Set problem: Will you repeat only the lines beginning at the one that mentions "front_panel()" and ending at the one that mentions "before = set(bpy.data.objects)", both of them included, exactly?
BEGIN Provided material
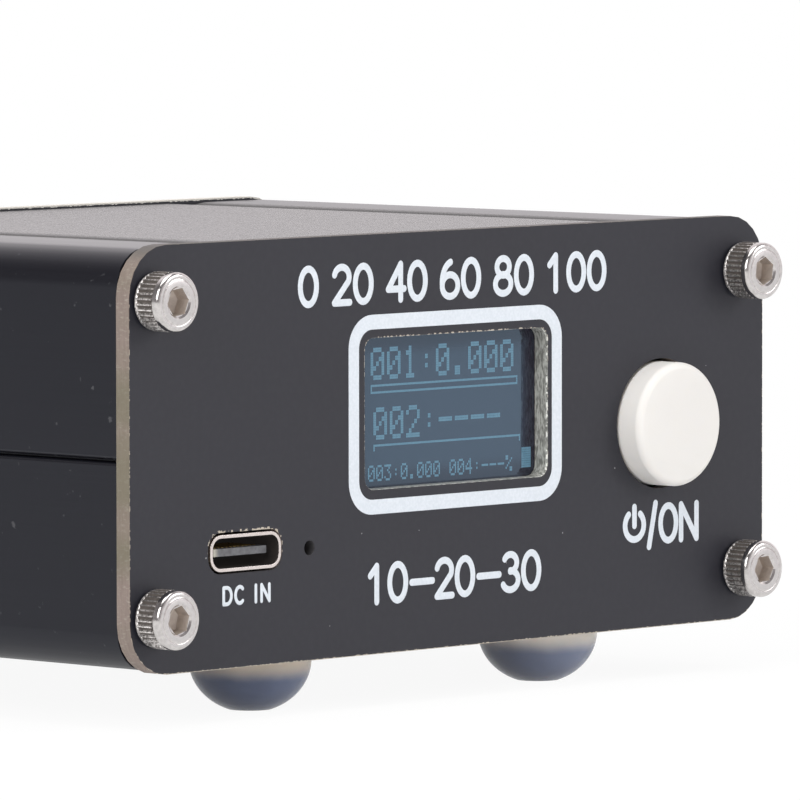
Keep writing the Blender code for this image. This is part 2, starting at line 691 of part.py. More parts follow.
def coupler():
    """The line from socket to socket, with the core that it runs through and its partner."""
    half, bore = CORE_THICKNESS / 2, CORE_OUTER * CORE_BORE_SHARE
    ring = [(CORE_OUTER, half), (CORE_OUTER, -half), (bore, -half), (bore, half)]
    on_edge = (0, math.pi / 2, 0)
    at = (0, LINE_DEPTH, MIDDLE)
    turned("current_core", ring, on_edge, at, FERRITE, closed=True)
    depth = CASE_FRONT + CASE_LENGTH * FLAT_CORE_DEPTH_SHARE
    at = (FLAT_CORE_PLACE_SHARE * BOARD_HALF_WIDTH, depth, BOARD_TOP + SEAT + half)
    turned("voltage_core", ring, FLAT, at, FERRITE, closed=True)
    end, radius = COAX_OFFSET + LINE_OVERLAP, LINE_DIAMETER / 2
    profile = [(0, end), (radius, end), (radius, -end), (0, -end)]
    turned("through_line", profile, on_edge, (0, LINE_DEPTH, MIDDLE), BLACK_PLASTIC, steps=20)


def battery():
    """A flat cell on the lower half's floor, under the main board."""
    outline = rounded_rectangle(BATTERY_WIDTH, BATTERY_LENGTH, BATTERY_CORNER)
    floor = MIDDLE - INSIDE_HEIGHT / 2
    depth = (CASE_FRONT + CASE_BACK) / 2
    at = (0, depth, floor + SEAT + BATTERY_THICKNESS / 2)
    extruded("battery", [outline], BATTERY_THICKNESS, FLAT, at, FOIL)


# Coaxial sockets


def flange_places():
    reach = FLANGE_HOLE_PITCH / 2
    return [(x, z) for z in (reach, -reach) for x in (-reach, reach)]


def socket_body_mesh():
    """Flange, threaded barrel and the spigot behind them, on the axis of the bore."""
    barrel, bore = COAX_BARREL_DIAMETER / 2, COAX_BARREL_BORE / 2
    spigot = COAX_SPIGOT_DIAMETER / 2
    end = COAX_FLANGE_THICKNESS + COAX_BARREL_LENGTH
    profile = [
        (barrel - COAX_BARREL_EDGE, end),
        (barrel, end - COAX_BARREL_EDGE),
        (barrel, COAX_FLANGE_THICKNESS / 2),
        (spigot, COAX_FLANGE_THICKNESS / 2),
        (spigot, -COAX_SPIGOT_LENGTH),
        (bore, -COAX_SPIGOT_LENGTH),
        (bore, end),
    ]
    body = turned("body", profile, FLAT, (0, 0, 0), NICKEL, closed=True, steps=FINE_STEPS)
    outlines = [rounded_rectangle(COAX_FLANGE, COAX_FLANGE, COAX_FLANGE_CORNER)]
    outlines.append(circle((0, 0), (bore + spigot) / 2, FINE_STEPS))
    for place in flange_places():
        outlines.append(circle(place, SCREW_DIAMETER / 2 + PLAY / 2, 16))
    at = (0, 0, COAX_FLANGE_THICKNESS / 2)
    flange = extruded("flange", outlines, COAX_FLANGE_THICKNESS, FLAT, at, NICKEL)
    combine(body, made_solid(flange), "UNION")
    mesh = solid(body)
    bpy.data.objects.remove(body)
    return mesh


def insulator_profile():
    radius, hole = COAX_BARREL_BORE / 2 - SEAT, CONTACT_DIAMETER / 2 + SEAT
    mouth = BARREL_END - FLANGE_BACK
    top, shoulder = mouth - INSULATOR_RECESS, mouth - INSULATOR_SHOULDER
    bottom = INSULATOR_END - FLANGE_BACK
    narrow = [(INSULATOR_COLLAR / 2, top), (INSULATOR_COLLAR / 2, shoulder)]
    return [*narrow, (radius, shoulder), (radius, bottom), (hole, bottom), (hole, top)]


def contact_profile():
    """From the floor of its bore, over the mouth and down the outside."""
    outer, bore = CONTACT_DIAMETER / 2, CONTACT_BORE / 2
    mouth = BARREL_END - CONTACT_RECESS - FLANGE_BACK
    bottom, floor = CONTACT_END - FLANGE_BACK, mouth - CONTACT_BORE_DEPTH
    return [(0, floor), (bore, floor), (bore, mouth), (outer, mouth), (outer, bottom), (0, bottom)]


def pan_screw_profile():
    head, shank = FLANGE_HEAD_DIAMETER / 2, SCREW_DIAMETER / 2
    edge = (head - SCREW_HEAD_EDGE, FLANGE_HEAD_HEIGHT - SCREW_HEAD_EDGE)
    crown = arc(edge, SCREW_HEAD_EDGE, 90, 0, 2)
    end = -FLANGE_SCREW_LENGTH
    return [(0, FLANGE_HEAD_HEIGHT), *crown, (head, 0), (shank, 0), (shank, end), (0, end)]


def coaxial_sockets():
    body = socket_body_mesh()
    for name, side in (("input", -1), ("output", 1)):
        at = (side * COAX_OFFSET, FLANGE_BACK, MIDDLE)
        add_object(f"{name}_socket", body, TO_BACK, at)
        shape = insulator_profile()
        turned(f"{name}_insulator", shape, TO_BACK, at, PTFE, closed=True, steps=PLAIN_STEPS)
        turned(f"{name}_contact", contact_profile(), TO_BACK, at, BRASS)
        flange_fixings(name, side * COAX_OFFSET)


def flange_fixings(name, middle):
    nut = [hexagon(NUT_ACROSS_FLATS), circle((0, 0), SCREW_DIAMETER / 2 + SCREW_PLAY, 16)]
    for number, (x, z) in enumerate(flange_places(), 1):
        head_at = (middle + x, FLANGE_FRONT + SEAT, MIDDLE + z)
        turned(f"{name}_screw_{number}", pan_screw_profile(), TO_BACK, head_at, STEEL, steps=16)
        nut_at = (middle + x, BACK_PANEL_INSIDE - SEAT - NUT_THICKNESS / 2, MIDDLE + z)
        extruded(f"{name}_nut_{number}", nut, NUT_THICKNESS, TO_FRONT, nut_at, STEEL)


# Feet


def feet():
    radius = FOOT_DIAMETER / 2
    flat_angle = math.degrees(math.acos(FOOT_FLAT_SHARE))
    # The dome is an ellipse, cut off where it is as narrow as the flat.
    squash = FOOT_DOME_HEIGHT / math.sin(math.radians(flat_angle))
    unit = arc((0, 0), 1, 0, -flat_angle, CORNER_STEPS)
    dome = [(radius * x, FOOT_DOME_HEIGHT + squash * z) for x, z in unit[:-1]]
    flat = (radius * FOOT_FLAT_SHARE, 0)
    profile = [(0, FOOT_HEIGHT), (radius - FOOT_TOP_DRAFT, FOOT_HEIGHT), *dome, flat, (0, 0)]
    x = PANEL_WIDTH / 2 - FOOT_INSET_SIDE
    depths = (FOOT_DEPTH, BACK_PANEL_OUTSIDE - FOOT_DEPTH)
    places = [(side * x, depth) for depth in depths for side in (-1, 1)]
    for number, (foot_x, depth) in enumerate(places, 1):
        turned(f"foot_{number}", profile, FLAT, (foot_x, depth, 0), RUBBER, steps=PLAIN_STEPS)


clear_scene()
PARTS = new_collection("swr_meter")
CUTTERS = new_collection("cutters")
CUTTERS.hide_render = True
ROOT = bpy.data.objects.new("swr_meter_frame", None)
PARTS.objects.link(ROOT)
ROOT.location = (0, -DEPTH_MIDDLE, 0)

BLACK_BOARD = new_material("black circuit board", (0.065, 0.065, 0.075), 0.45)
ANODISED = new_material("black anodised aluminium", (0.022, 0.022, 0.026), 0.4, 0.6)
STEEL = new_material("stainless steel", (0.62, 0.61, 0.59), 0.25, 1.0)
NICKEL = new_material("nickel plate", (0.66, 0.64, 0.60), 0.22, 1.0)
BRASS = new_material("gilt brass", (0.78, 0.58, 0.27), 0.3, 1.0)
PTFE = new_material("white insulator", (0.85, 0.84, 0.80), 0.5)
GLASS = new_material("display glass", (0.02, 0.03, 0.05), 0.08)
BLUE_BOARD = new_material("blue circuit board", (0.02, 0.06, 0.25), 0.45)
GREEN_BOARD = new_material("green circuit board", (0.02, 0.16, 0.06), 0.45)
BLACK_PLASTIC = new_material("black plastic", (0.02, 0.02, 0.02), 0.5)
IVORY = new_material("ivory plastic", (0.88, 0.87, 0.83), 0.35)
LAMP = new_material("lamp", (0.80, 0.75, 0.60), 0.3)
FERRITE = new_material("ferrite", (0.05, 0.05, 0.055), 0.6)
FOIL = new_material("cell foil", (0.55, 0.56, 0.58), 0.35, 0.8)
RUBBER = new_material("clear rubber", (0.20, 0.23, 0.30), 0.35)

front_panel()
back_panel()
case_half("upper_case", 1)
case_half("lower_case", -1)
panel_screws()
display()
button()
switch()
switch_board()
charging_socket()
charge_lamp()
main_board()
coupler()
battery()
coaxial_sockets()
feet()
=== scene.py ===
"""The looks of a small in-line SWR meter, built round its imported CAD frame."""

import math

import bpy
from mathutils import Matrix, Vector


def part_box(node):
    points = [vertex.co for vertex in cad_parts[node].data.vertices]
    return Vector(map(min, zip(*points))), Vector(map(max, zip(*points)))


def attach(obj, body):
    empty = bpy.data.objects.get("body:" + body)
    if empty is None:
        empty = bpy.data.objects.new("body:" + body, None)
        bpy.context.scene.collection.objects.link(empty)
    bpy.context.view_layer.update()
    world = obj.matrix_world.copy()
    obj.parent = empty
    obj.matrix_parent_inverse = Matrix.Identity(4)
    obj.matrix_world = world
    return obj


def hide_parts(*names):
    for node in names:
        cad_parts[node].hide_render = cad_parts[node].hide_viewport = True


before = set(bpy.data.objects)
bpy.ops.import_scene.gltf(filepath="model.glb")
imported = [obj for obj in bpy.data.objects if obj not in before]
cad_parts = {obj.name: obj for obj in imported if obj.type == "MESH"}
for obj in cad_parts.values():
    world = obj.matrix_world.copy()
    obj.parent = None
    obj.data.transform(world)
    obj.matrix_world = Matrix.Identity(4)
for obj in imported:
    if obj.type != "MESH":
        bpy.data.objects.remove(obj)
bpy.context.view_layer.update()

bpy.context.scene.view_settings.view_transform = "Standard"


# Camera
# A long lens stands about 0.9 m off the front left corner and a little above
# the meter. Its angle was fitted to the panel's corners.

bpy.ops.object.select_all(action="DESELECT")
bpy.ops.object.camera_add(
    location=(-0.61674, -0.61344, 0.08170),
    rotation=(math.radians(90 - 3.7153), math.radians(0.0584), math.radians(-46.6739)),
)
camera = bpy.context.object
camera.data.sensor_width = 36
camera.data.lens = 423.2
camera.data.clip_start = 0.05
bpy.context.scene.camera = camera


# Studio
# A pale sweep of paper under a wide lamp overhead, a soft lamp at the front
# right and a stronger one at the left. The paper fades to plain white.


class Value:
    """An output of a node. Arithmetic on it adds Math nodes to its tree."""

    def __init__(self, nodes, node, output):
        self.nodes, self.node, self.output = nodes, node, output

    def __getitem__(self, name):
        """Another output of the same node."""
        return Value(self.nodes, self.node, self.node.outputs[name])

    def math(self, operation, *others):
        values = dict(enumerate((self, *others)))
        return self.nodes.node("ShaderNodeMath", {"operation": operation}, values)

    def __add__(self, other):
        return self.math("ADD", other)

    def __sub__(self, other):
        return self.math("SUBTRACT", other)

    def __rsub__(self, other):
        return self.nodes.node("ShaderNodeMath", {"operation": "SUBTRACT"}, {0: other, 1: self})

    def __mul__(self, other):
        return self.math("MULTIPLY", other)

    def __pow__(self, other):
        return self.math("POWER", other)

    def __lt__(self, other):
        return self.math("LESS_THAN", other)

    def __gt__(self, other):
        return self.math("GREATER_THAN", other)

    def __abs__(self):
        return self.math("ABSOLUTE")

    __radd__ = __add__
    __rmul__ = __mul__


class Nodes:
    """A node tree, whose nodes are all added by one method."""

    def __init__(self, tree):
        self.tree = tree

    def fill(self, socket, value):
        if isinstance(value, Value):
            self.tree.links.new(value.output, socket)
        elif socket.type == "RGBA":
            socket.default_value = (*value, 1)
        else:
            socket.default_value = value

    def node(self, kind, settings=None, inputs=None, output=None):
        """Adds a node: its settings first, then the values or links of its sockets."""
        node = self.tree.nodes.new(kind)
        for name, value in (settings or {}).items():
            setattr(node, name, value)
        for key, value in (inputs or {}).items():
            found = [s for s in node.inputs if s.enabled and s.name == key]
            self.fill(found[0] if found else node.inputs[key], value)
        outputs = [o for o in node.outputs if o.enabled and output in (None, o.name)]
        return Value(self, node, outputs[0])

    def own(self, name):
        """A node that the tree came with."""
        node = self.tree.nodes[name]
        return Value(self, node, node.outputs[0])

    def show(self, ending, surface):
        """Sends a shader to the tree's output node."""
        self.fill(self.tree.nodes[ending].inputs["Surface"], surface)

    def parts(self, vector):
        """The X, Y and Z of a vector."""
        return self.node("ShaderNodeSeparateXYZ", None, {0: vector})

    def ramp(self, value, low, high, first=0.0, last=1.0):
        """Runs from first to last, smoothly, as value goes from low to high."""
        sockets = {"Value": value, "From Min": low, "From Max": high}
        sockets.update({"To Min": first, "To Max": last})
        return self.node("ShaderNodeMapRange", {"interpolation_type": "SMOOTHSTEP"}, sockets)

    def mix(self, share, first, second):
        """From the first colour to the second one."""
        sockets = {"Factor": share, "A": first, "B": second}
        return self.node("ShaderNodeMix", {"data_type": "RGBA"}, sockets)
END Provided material
Correct result:
front_panel()
back_panel()
case_half("upper_case", 1)
case_half("lower_case", -1)
panel_screws()
display()
button()
switch()
switch_board()
charging_socket()
charge_lamp()
main_board()
coupler()
battery()
coaxial_sockets()
feet()
=== scene.py ===
"""The looks of a small in-line SWR meter, built round its imported CAD frame."""

import math

import bpy
from mathutils import Matrix, Vector


def part_box(node):
    points = [vertex.co for vertex in cad_parts[node].data.vertices]
    return Vector(map(min, zip(*points))), Vector(map(max, zip(*points)))


def attach(obj, body):
    empty = bpy.data.objects.get("body:" + body)
    if empty is None:
        empty = bpy.data.objects.new("body:" + body, None)
        bpy.context.scene.collection.objects.link(empty)
    bpy.context.view_layer.update()
    world = obj.matrix_world.copy()
    obj.parent = empty
    obj.matrix_parent_inverse = Matrix.Identity(4)
    obj.matrix_world = world
    return obj


def hide_parts(*names):
    for node in names:
        cad_parts[node].hide_render = cad_parts[node].hide_viewport = True


before = set(bpy.data.objects)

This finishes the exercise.